Bewertung von Maul-Nasenringen bei Rindern unter dem Aspekt des Tierschutzes #TiHo-Tierschutztagung 2024

Im Bayerischen Landesamt für Gesundheit und Lebensmittelsicherheit (LGL) wurden die Folgen des Einsatzes von Maul-Nasenringen, in engem Austausch mit Juristen, tierschutzfachlich bewertet. Die Einschätzung des Amtes erläuterte Dr. Anne Rößler* auf der diesjährigen Tierschutztagung in Hannover.
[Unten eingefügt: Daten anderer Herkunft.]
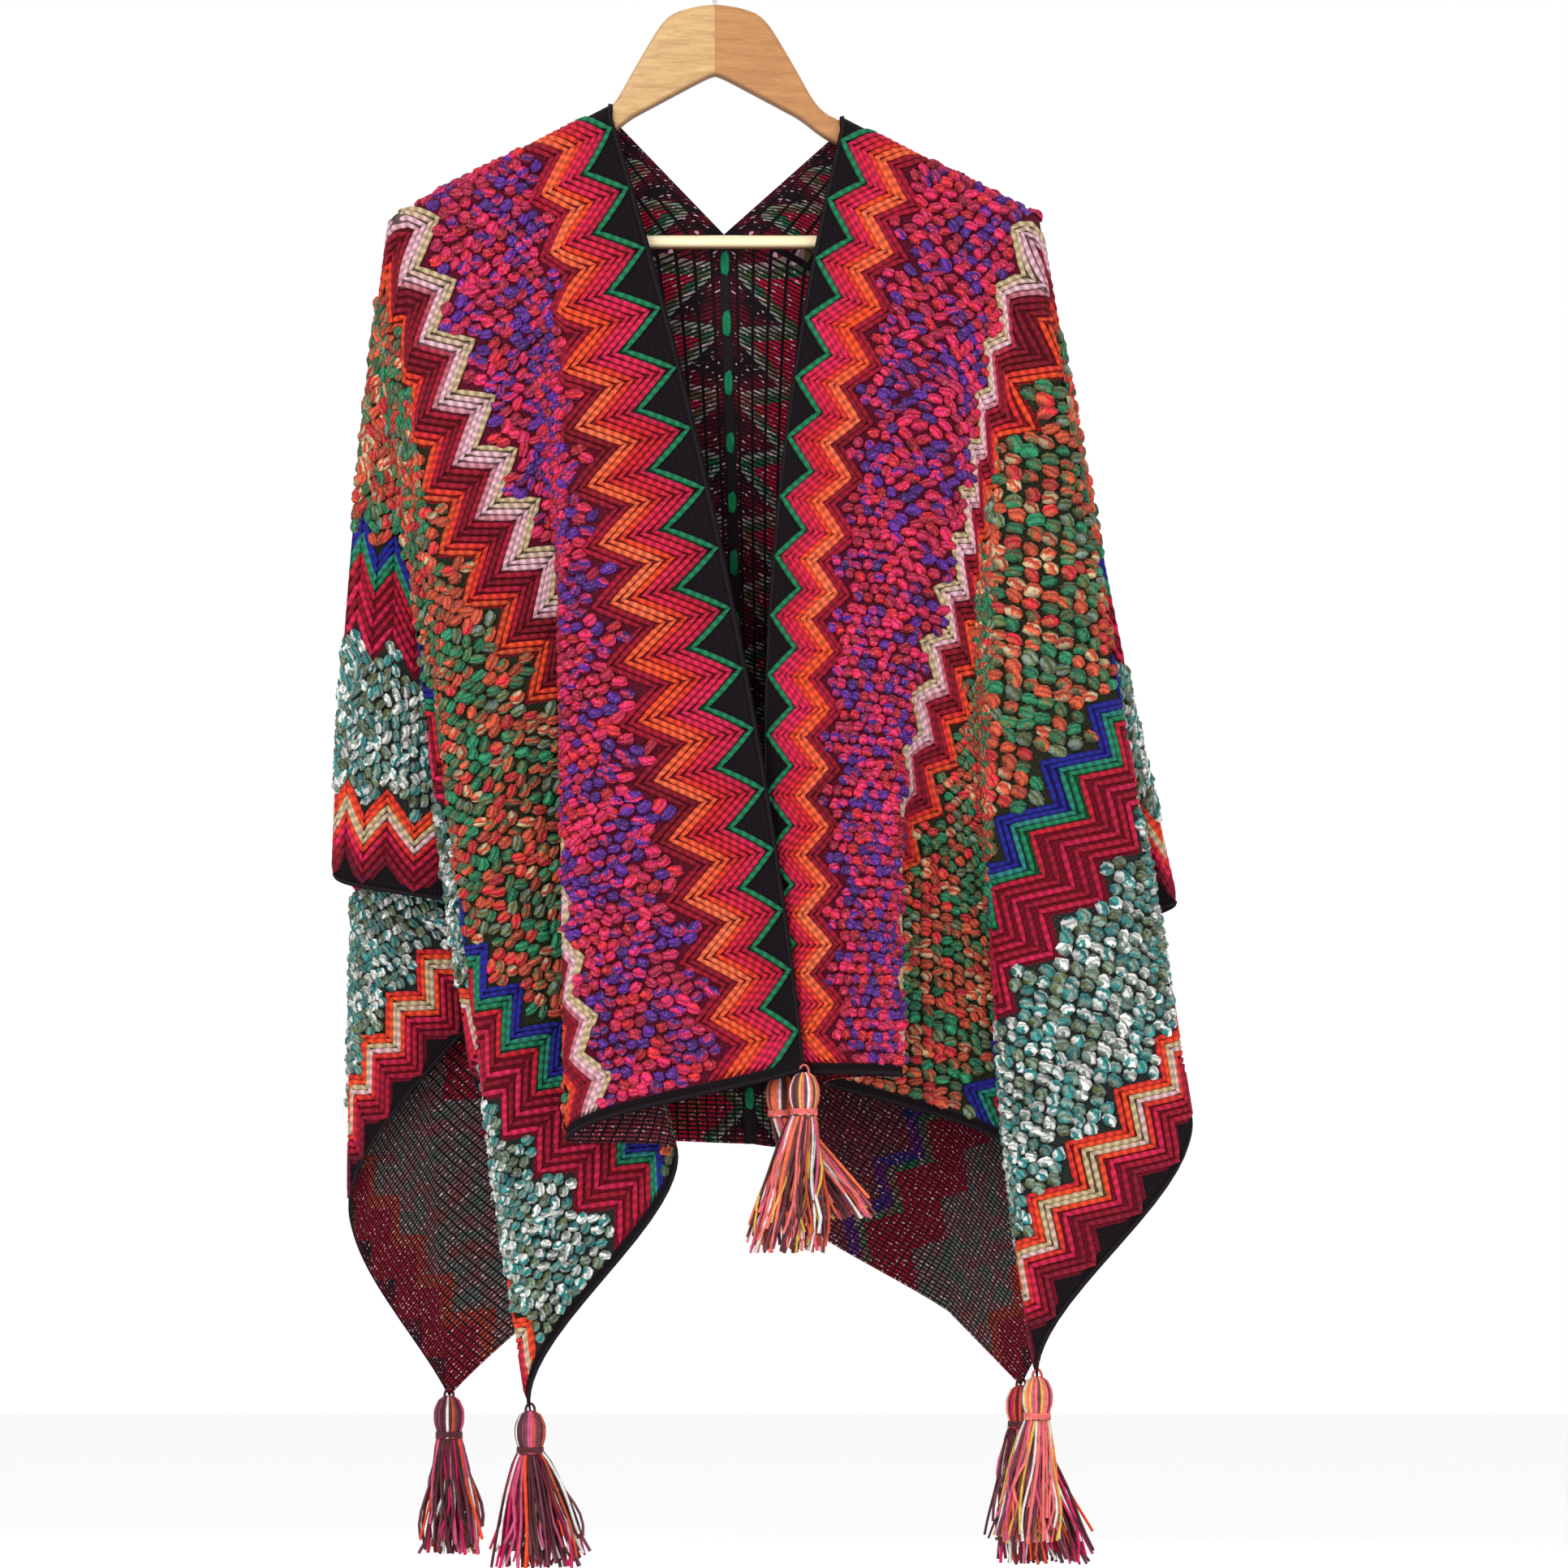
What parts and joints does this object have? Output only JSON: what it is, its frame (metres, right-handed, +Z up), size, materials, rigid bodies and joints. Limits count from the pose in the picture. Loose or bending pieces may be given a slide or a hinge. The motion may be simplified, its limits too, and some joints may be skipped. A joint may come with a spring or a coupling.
{
  "type": "open-front knitted poncho on a wooden hanger",
  "caption": "Open-front knitted poncho with zigzag and bobble bands and corner tassels, hung in folds on a wooden bar hanger.",
  "frame": {"origin": "inside top of the hanger's hook, where it rests on a rod", "axes": "+Z up, the garment's front faces -Y, +X to the viewer's right"},
  "size_m": [0.5869, 0.1888, 1.1285],
  "materials": {
    "knit_left": "knitted wool, many colours",
    "knit_right": "knitted wool, many colours",
    "tassel_yarn": "loose yarn",
    "hanger_wood": "clear lacquer",
    "bar_wood": "plain sanded",
    "hook_metal": "plain wire"
  },
  "bodies": {
    "root": {"panel_left": "knit_left", "panel_right": "knit_right", "tassel_left_front_inner": "tassel_yarn", "tassel_right_front_inner": "tassel_yarn", "tassel_left_front_outer": "tassel_yarn", "tassel_left_back_outer": "tassel_yarn", "tassel_right_front_outer": "tassel_yarn", "tassel_right_back_outer": "tassel_yarn", "hanger_arm_left": "hanger_wood", "hanger_arm_right": "hanger_wood", "hanger_bar": "bar_wood", "hanger_hook": "hook_metal"}
  },
  "joints": []
}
Maul-Nasenringe (Oberlippen-Nasenringe) sollen das gegenseitige Besaugen von Färsen und Milchkühen verhindern. Beim entsprechenden Eingriff werden Oberlippe, Nasenhöhle und Nasenscheidewand des Tieres durchstochen und auch wenn dies fachgerecht durchgeführt werde (mit Sedation, Lokalanästhesie und Schmermedikation), käme es in der Abheilungsphase zumindest beim Fressen und Trinken immer wieder zu Schmerzspitzen, sagte die Tierärztin. Ebenso könnten während dieser Zeit  Mikroverletzungen bei Körperpflege, Kontakt mit Stalleinrichtungen und Artgenossen auftreten, weil der frischeingezogene Ring immer wieder bewegt und damit das durchstochene Gewebe weiter traumatisiert würde, auch könnten Entzündungen und Abszesse auftreten.
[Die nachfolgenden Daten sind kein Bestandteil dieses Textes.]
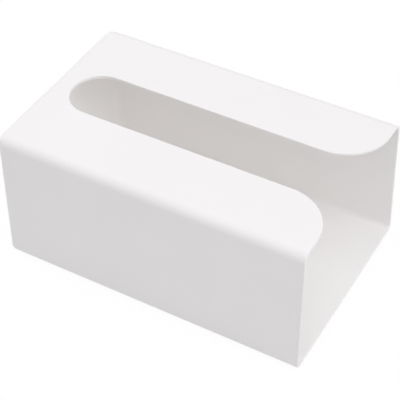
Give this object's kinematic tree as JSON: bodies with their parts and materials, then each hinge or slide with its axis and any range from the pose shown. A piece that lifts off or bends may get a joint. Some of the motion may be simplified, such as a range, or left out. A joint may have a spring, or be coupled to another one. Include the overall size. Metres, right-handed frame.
{
  "type": "wall-mounted tissue box",
  "caption": "One-piece rounded box for a pack of tissues, closed at one end and open at the other, with a long pull-out slot in its face and adhesive pads on its back.",
  "frame": {"origin": "centre of the footprint, on the plane of the wall: the outer faces of the adhesive pads", "axes": "+X along the box from the closed end to the open end, +Y across it, +Z out of the wall towards the face with the slot. The box lies on its back."},
  "size_m": [0.2, 0.1298, 0.0895],
  "materials": {
    "shell": "matte white, very fine moulded texture",
    "foam_pad": "dull closed-cell foam with a slightly glossy adhesive face"
  },
  "bodies": {
    "root": {"box_shell": "shell", "adhesive_pad_closed_end": "foam_pad", "adhesive_pad_mouth_end": "foam_pad"}
  },
  "joints": []
}
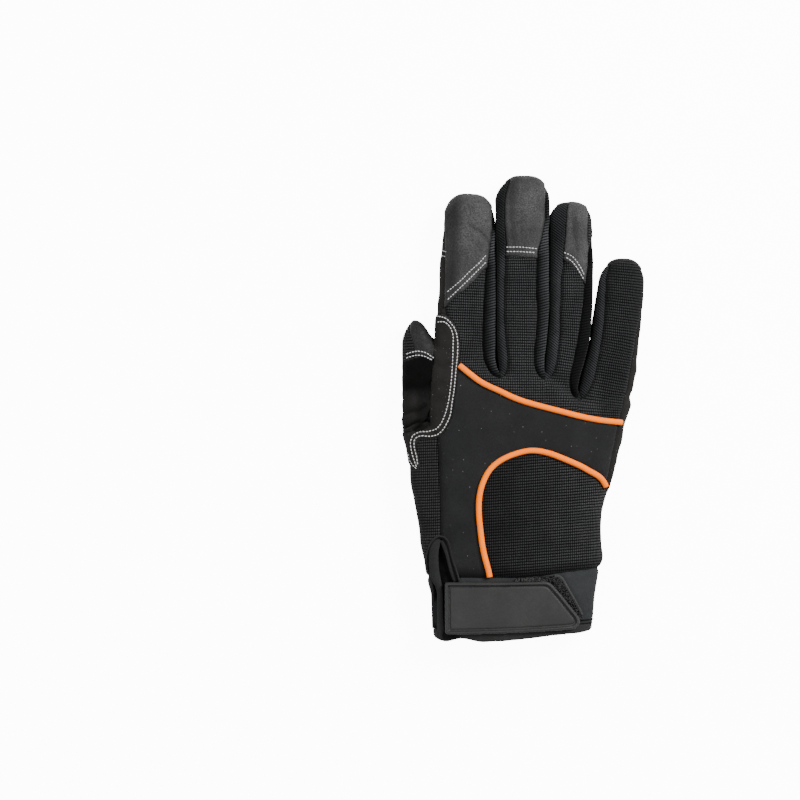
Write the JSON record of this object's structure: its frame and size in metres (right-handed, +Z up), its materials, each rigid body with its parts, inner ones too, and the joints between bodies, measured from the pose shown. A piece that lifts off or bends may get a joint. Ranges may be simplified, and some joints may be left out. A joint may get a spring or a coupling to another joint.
{
  "type": "mechanic glove",
  "caption": "Right-hand work glove lying palm down: knit back with piping, foam knuckle panel, leather fingertips, suede palm and thumb, wrist strap with a moulded tab",
  "frame": {"origin": "below the middle of the glove, on the surface it lies on", "axes": "+Y towards the fingertips, +X towards the little finger, +Z up from the palm to the back of the hand"},
  "size_m": [0.1286, 0.2462, 0.0301],
  "materials": {
    "knit": "knitted, grey threads on black",
    "suede": "brushed synthetic suede, brownish black",
    "leather": "fine-grained, semi-matte, dark grey",
    "foam_cloth": "smooth, foam-backed, bluish black",
    "piping": "bright orange, matte",
    "stretch_band": "smooth stretch cloth",
    "binding": "woven tape",
    "hook_tape": "fuzzy",
    "strap_rubber": "moulded, matte, dark grey"
  },
  "bodies": {
    "root": {"index_tip_cap": "leather", "middle_tip_cap": "leather", "ring_tip_cap": "leather", "little_tip_cap": "leather", "thumb_tip_cap": "leather", "side_strip_index_middle": "knit", "side_strip_middle_ring": "knit", "side_strip_ring_little": "knit", "thumb_leather": "suede", "thumb_knit": "knit", "cuff": "stretch_band", "cuff_hem": "binding", "knuckle_panel": "foam_cloth", "wrist_knit": "knit", "back_knit": "knit", "palm": "suede", "upper_piping": "piping", "lower_piping": "piping", "crotch_patch": "suede", "palm_patch_index": "suede", "palm_patch_outer": "suede", "palm_patch_heel": "suede", "strap_base": "hook_tape", "strap_tab": "strap_rubber", "vent_binding": "binding", "vent_gusset": "foam_cloth"}
  },
  "joints": []
}
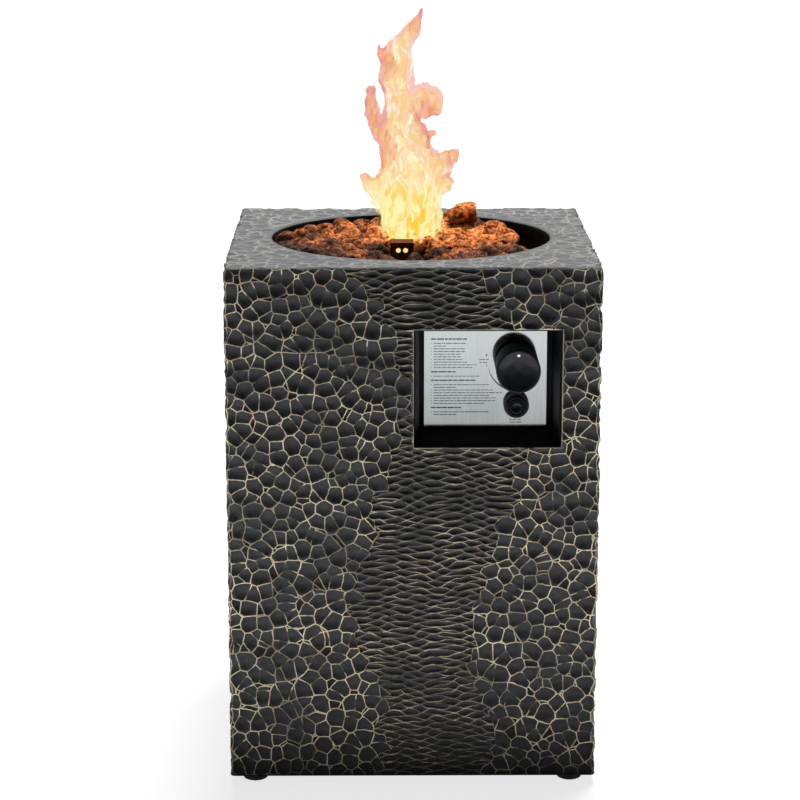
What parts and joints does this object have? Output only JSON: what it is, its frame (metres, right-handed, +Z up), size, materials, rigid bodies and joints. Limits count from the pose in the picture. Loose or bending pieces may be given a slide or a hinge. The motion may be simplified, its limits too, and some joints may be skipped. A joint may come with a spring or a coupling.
{
  "type": "column gas fire pit",
  "caption": "Square column gas fire pit in cast stone: round bowl of lava rock with a ring burner, recessed gas knob and igniter, rear door to a gas cylinder bay.",
  "frame": {"origin": "on the floor, in the middle of the four rubber feet", "axes": "+Z up; -Y to the front, which holds the knob; +X to the right as seen from the front"},
  "size_m": [0.406, 0.406, 0.6081],
  "materials": {
    "cast_stone": "cast scoops, charcoal, with pale gold brushed on the ridges",
    "black_rubber": "matte black",
    "zinc_steel": "zinc plated",
    "black_steel": "satin black powder coat",
    "matte_black_steel": "matte black",
    "silver_plate": "satin silver with grey dashes and ticks",
    "knob_plastic": "gloss black",
    "black_plastic": "satin black",
    "white_plastic": "white",
    "chromed_metal": "chromed",
    "valve_aluminium": "cast",
    "spring_steel": "wound wire",
    "brass": "machined",
    "tube_steel": "drawn tube",
    "stainless_steel": "heat tinted",
    "bowl_black": "heatproof matte black",
    "battery_label": "plain sleeve",
    "scorched_steel": "scorched brown",
    "white_ceramic": "unglazed",
    "copper_alloy": "copper",
    "red_wire": "silicone",
    "lava_rock": "rough red-brown"
  },
  "bodies": {
    "column": {"column_shell": "cast_stone", "foot_front_left": "black_rubber", "foot_front_right": "black_rubber", "foot_rear_left": "black_rubber", "foot_rear_right": "black_rubber", "foot_screws": "zinc_steel", "bracket_front_left": "black_steel", "bracket_front_right": "black_steel", "bracket_rear_left": "black_steel", "bracket_rear_right": "black_steel", "bracket_screws": "zinc_steel", "tank_tray": "black_steel", "tray_screws": "zinc_steel", "door_frame": "black_steel", "door_frame_screws": "zinc_steel", "magnetic_catch": "black_plastic", "hinge_frame_leaf_upper": "zinc_steel", "hinge_frame_leaf_lower": "zinc_steel", "hinge_pin_upper": "zinc_steel", "hinge_pin_lower": "zinc_steel", "control_box": "matte_black_steel", "control_box_screws": "zinc_steel", "label_plate": "silver_plate", "valve_body": "valve_aluminium", "stem_spring": "spring_steel", "valve_outlet": "brass", "valve_screws": "zinc_steel", "gas_inlet_nipple": "brass", "gas_tube": "tube_steel", "tube_nuts": "brass", "gas_orifice": "brass", "air_mixer": "tube_steel", "burner_elbow": "brass", "burner_locknut": "zinc_steel", "ring_burner": "stainless_steel", "burner_pan": "bowl_black", "pan_screws": "zinc_steel", "igniter_sleeve": "black_plastic", "igniter_spring": "spring_steel", "igniter_battery": "battery_label", "igniter_nut": "zinc_steel", "igniter_hood": "scorched_steel", "hood_screws": "zinc_steel", "spark_electrode": "white_ceramic", "thermocouple": "copper_alloy", "ignition_wire": "red_wire", "thermocouple_lead": "copper_alloy", "lava_rocks": "lava_rock"},
    "valve_rotor": {"valve_plug": "brass"},
    "knob": {"gas_knob": "knob_plastic", "knob_pointer": "white_plastic", "valve_stem": "zinc_steel"},
    "igniter_push": {"igniter_button": "black_plastic"},
    "door": {"door_panel": "black_steel", "door_pull": "chromed_metal", "door_strike": "zinc_steel", "hinge_door_leaf_upper": "zinc_steel", "hinge_door_leaf_lower": "zinc_steel"}
  },
  "joints": [
    {"name": "knob_turn", "type": "hinge", "parent": "column", "child": "valve_rotor", "pos_m": [0.1135, -0.125, 0.471], "axis": [0, -1, 0], "range_deg": [0, 225]},
    {"name": "knob_push", "type": "slide", "parent": "valve_rotor", "child": "knob", "axis": [0, 1, 0], "range_m": [0, 0.003], "stiffness_N_per_m": 800, "deforming": ["stem_spring"]},
    {"name": "igniter_press", "type": "slide", "parent": "column", "child": "igniter_push", "axis": [0, 1, 0], "range_m": [0, 0.004], "stiffness_N_per_m": 500, "deforming": ["igniter_spring"]},
    {"name": "door_swing", "type": "hinge", "parent": "column", "child": "door", "pos_m": [-0.1548, 0.199, 0.27], "axis": [0, 0, 1], "range_deg": [0, 110]}
  ]
}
Zwar gäbe es erst wenige Studien zum Thema, aber nach Einschätzung des LGL behindern die Maul-Nasenringe den Aufbau eines Unterdrucks in der Maulhöhle des Rindes als Saugtrinker. Auch sei davon auszugehen, dass die Beweglichkeit von Oberlippe, Flotzmaul und Nase eingeschränkt würden und natürliche Verhaltensweisen der Tiere behinderten. Etwa das Flehmen und Belecken von Nasenlöchern, Eutern und dem Zwischenschenkelbereich. Schließlich bestehe auch ein Risiko, dass sich Kühe am Maul verletzen, wenn sie mit dem Ring etwa an Fütterungs- oder Tränkeinrichtungen hängenblieben.
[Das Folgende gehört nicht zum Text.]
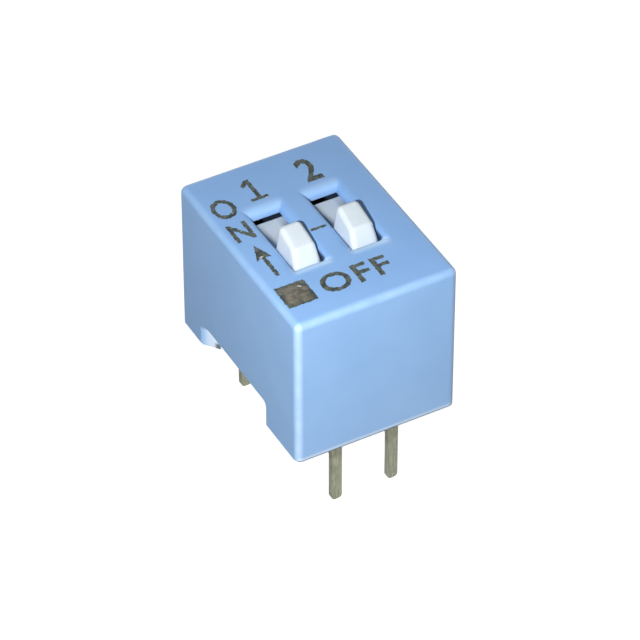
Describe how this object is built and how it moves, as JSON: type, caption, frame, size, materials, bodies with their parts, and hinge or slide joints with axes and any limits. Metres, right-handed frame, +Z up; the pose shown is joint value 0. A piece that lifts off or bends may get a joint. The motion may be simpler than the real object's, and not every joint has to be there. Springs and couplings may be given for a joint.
{
  "type": "dip switch",
  "caption": "Through-hole slide switch block for a circuit board, with raised sliding knobs in slots on top and flat solder pins below.",
  "frame": {"origin": "middle of the footprint, in the plane of the board that the case stands on", "axes": "+Z up out of the board, +Y the way a knob slides to ON, +X along the row from switch 1 to switch 2"},
  "size_m": [0.0072, 0.0098, 0.0115],
  "materials": {
    "cover_plastic": "satin",
    "base_plastic": "matte",
    "slider_plastic": "satin",
    "terminal_metal": "satin",
    "contact_metal": "satin"
  },
  "bodies": {
    "housing": {"cover": "cover_plastic", "base": "base_plastic", "terminal_1_front": "terminal_metal", "terminal_1_rear": "terminal_metal", "terminal_2_front": "terminal_metal", "terminal_2_rear": "terminal_metal"},
    "switch_1": {"slider_1": "slider_plastic", "contact_1": "contact_metal"},
    "switch_2": {"slider_2": "slider_plastic", "contact_2": "contact_metal"}
  },
  "joints": [
    {"name": "switch_1_slide", "type": "slide", "parent": "housing", "child": "switch_1", "axis": [0, 1, 0], "range_m": [0, 0.0018]},
    {"name": "switch_2_slide", "type": "slide", "parent": "housing", "child": "switch_2", "axis": [0, 1, 0], "range_m": [0, 0.0018]}
  ]
}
Dabei gäbe es zur Prävention des Euterbesaugens Alternativen. Dieses Fehlverhalten zeige vor allem Defizite in Management der Tiere, denn es bestünde ein enger Zusammenhang zwischen Besaugen im Kälberalter und bei erwachsenen Kühen. Gegenseitiges Besaugen ließe sich bei Kälbern durch verbessertes Absetzmanagement und Optimierung von Haltung und Fütterung in den ersten Lebenswochen erheblich reduzieren.

Träte das Besaugen bei einzelnen Kühen doch auf, sollten sie schnellstmöglich von der Gruppe getrennt werden. Weil sich das Fehlverhalten auch durch Nachahmung verbreite, sei auch die frühzeitige Schlachtung eines Einzeltieres in Betracht zu ziehen. Ebenso sollten Kühe die eine Prädisposition fürs Besaugen vererben, möglichst von der Zucht ausgeschlossen werden, auch wenn die Heritabilität nur bei 3,7% läge.

Offtmals ließen sich nur bestimmte Tiere in der Herde besaugen. Bei festen Tierkonstellationen könne z. B. der Einsatz von Euternetzten das besaugte Tier schützen.

Ferner könnten sog. Saugschutzhalfter am besaugenden Tier zielführend sein. Wenn sich andere Mittel als unwirksam erwiesen hätten, sei der Gebrauch von Saugstoppringen („Klemmringen“) möglich. Dabei sei darauf zu achten, dass Halfter und Klemmringe regelmäßig kontrolliert werden und nicht dauerhaft am Tier verbleiben, da bei ersteren Scheuerstellen, bei letzteren Läsionen der Nasenscheidewand, entstehen können. Anders als bei Maul-Nasenringen, die, obwohl oftmals nicht erforderlich, darauf abzielen, durch dauerhaften Verbleib am Tier ein Besaugen mechanisch unmöglich zu machen, bestehe das Ziel dieser Methoden darin, den Tieren das unerwünschte Verhalten abzugewöhnen. Der Erfolg der Maßnahme müsse überprüft werden, indem Halfter oder Ring abgenommen und darauf geachtet wird, ob das Tier gelernt hat, das Besaugen zu unterlassen. Bei der Verwendung von Saugstoppringen müsse eine sachgerechte Anbringung gesichert sein. Insbesondere dürfe der Ring nicht so fest angebracht werden, dass er Drucknekrosen der Nasenscheidewand verursacht.